Performance – Australia (Source: Company Reports)
Performance in New Zealand: In New Zealand, the company reported 25.2% increase in Case volume from 2,766 in 1HFY18 to 3,463 in 1HFY19. Gross Sales in New Zealand were reported at $29.2 million, up 21.7% in comparison to prior corresponding period sales of $24.0 million. Underlying EBITDA amounted to $4.9 million, up 10.7% on prior corresponding period EBITDA of $4.4 million.
Performance – New Zealand (Source: Company Reports)
Performance in Singapore: Number of deaths in Singapore increase by 0.5% on prior corresponding period. The company opened its main funeral location in May 2018 that was closed since October 2017, which impacted the year on year performance in 1HFY19. Case volume in 1HFY19 was reported at 783, up 22.0% in comparison to 642 in prior corresponding period. Sales in Singapore were reported at $9.5 million, up 41.4% in comparison to $6.7 million in prior corresponding period. Underlying EBITDA amounted to $4.6 million, up 117.5% on prior corresponding period EBITDA of $2.1 million.
Performance – Singapore (Source: Company Reports)

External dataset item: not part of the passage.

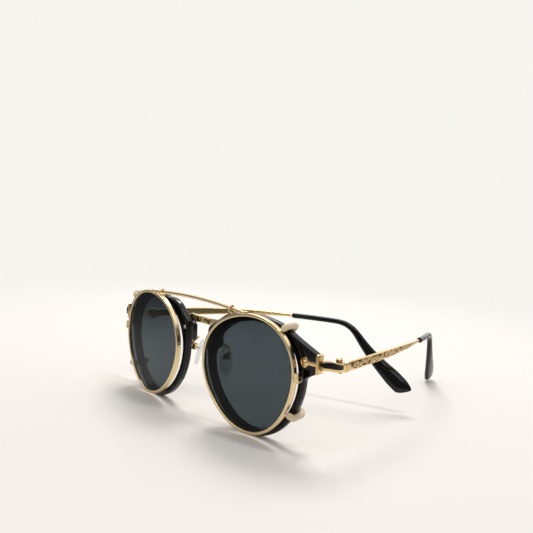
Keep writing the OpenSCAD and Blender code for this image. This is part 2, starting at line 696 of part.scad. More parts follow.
left_rim();
right_rim();
bridge();
bridge_rivets();
left_clear_lens();
right_clear_lens();
left_pad_arm();
right_pad_arm();
left_pad();
right_pad();
left_pad_box();
right_pad_box();
left_end_cap();
right_end_cap();
end_cap_rivets();
left_hinge_arm();
right_hinge_arm();
left_arm_inlay();
right_arm_inlay();
left_hinge_screw();
right_hinge_screw();
left_temple();
right_temple();
left_temple_tip();
right_temple_tip();
left_eyewire();
right_eyewire();
left_sun_lens();
right_sun_lens();
brow_bar();
left_bar_loop();
right_bar_loop();
left_closing_block();
right_closing_block();
closing_screws();
left_upper_prong();
left_lower_prong();
right_upper_prong();
right_lower_prong();
left_upper_sleeve();
left_lower_sleeve();
right_upper_sleeve();
right_lower_sleeve();
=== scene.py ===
"""Round acetate spectacles with engraved metal temples and a hook-on sun clip, on a pale table.

Sizes are in millimetres in the CAD part's frame and become metres when a mesh is made.
"""

import math

import bmesh
import bpy
import numpy as np
from mathutils import Matrix, Vector


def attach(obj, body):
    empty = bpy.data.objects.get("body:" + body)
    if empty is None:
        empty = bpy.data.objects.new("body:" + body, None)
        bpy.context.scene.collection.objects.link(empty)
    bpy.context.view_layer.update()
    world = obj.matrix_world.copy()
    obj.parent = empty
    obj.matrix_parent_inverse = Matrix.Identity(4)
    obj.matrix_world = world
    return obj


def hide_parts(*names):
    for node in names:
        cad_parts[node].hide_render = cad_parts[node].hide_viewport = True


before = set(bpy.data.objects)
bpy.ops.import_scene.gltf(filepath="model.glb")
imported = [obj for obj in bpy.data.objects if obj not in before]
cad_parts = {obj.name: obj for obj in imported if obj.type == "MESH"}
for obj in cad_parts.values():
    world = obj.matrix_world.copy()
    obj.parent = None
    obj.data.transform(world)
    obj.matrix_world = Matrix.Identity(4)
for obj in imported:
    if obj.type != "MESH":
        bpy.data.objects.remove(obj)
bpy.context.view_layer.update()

MM = 0.001
SIDES = ((1, "left"), (-1, "right"))

# Driving sizes, the same as in the part's source
LENS_D = 48.0
LENS_X = 34.3
OVAL = 0.012
PANTO = 0.035
PANTO_TURN = 31.0
WRAP = 6.85
LEAN = 0.9
FRONT_T = 3.6
RIM_OUT = 1.7
RIM_IN = 1.1
RIM_ROUND = 1.1
FRONT_DROP = 1.2
END_REACH = 32.4
END_H = 7.6
END_Z = 10.3
FLARE_REACH = 26.9
TEMPORAL_GROW = 1.4
CLEAR_T = 1.2
SUN_T = 0.9
LENS_SEAT = 0.45
BRIDGE_H = 3.6
BRIDGE_T = 1.5
BRIDGE_UP = 16.8
ARM_WIRE_D = 1.0
PAD_H = 13.5
PAD_W = 6.0
PAD_T = 2.4
HINGE_X = 64.8
HINGE_Y = 23.2
HINGE_UP = 7.6
HINGE_OUT = 7.4
HINGE_FORWARD = 1.9
ARM_T = 2.0
TEMPLE_LEN = 96.5
TEMPLE_H = 4.0
TEMPLE_T = 1.6
ENGRAVED_LEN = 60.0
WIRE_D = 1.1
TIP_START = 76.0
TIP_D = 2.7
TIP_DROP = 50.0
PADDLE_W = 8.2
PADDLE_T = 3.3
PADDLE_TURN = 25.0
FOLD = {1: 0.0, -1: 49.0}
WIRE_W = 1.3
WIRE_DEPTH = 2.2
CLIP_GAP = 4.4
BAR_D = 1.6
BAR_HALF = 32.6
BAR_RISE = 1.8
PRONG_D = 1.0
SLEEVE_D = 2.5
UPPER_PRONG = 51.0
LOWER_PRONG = -31.0
RIGHT_PRONG_TURN = 6.0
ORIGIN_BACK = 77.4
SEAT_GAP = 0.05
SOFT_GAP = 0.2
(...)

Stock Performance: The stock of the company generated YTD returns of 40.27% and has a market capitalisation of $1.68 billion. Currently, the stock is trading towards its 52 weeks high level of $16.770. Acquisitions by the company have been in the limelight with over 4,000 funeral cases added since January 2018. Over the said period, acquisitions contributed approximately $27 million of revenue per annum. In addition, there exists a strong and active pipeline of acquisitions opportunities for future expansion. During the six months ended 30 June 2019, the company completed renovation of 41% or 96 locations of its total portfolio, at a cost of $114 million. By the end of 2019, the company is expecting to complete approximately 50% of the renovation. In addition, the company has two more operational centres which are due to be completed by the end of 2019. Given the backdrop of the above factors and decent price movement, we have a watch stance on the stock at a current market price of $14.700, (up 2.439% on 27 August 2019) and suggest that investors should wait for further catalyst that may drive the stock.